I do understand much better how to modify every particle parameter at every time step and update the context parameters, but that would require re-writing the script every time a system containing new force fields to perform this calculation on, right? It would also, as you say, cause major slowdowns.

Might it be possible to write a CustomNonbondedForce which not only scales the forces per particle by a lambda which is unique to that particle's residue but also employs a non-physical penalty function which restrains the average value of the lambdas for all selected molecules? And would it be possible to linearlly combine the parameters that would be on a particle between two sets of force fields in such a force?

[Peter Eastman]

but that would require re-writing the script every time a system containing new force fields to perform this calculation on, right?

Why do you say that? It should be possible to implement it in a generic way. Obviously you need to specify in some way which parameters are changing, and what values they're changing between. But given that information in some reasonable format, everything else should be generic.

It would also, as you say, cause major slowdowns.

Actually I said it wouldn't cause major slowdowns. Especially if you're only updating the parameters periodically, say every 1000 time steps.

Might it be possible to write a CustomNonbondedForce which not only scales the forces per particle by a lambda which is unique to that particle's residue but also employs a non-physical penalty function which restrains the average value of the lambdas for all selected molecules?

If you want to do lambda dynamics, that's a bit different. It requires not only having the lambdas scale the forces, but also that their values get updated by the integrator, which in turn requires computing the forces acting on them (that is, derivatives of the energy with respect to the lambdas). Is that what you need? Or is it sufficient to just modify the lambdas directly?

[George Pantelopulos]

Hi Peter,

Why do you say that? It should be possible to implement it in a generic way. Obviously you need to specify in some way which parameters are changing, and what values they're changing between. But given that information in some reasonable format, everything else should be generic.

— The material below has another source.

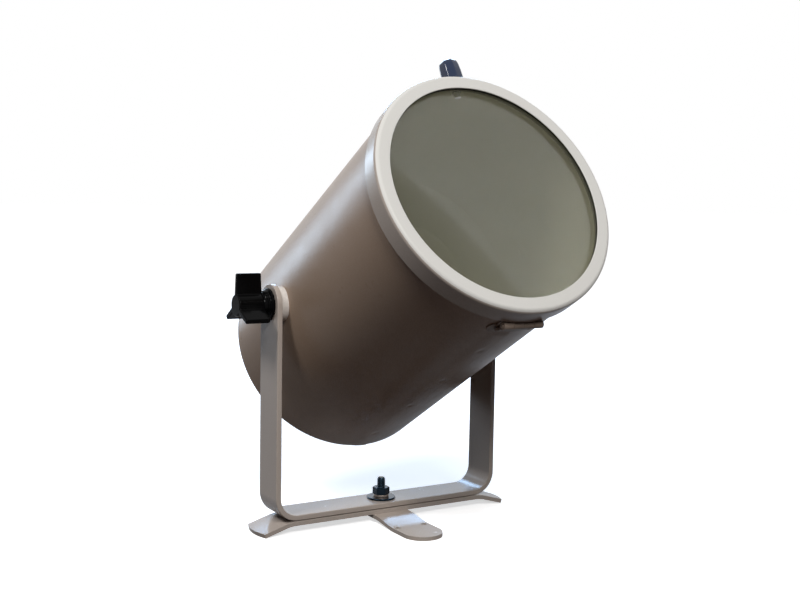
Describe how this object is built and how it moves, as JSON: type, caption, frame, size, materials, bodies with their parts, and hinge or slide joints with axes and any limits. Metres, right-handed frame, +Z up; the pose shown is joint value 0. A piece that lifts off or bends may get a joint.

Oh, really? Is it possible to do something like load both force fields and scale the subsets of forces that belong to each of them based on their index?

Actually I said it wouldn't cause major slowdowns. Especially if you're only updating the parameters periodically, say every 1000 time steps.

Nice! Well, a MC idea of changing parameters would be pretty frequent, like in the tens of steps, I think would work well for the problem I'm trying to solve. I remember re-setting the context to get new masses wasn't too painful with that older problem you helped with! I should post that somewhere -- it was based on your ST code, actually!

If you want to do lambda dynamics, that's a bit different. It requires not only having the lambdas scale the forces, but also that their values get updated by the integrator, which in turn requires computing the forces acting on them (that is, derivatives of the energy with respect to the lambdas). Is that what you need? Or is it sufficient to just modify the lambdas directly?

Right, it is necessary that the lambda values gets updated by the integrator, and that the lambda values scale the forces between sets of forces which would be input by two different force fields, on each molecule.

[Peter Eastman]

Oh, really? Is it possible to do something like load both force fields and scale the subsets of forces that belong to each of them based on their index?

You aren't interpolating between force fields; you're interpolating between values for specific parameters. You can determine those parameters however you want. For example, you might construct systems from two force fields, then loop over atoms and see which ones have different parameters. Or you might do it in some other way. But the only job of a force field is to construct a system. Once it has done that, it's no longer involved in the simulation. You can then modify the system however you want.

I remember re-setting the context to get new masses wasn't too painful with that older problem you helped with!

Updating parameters is much less expensive than reinitializing the context. Still not free of course, but not terrible.

[George Pantelopulos]

Hi Peter,

I believe I have a pretty good idea of how to try this now -- thank you for the help!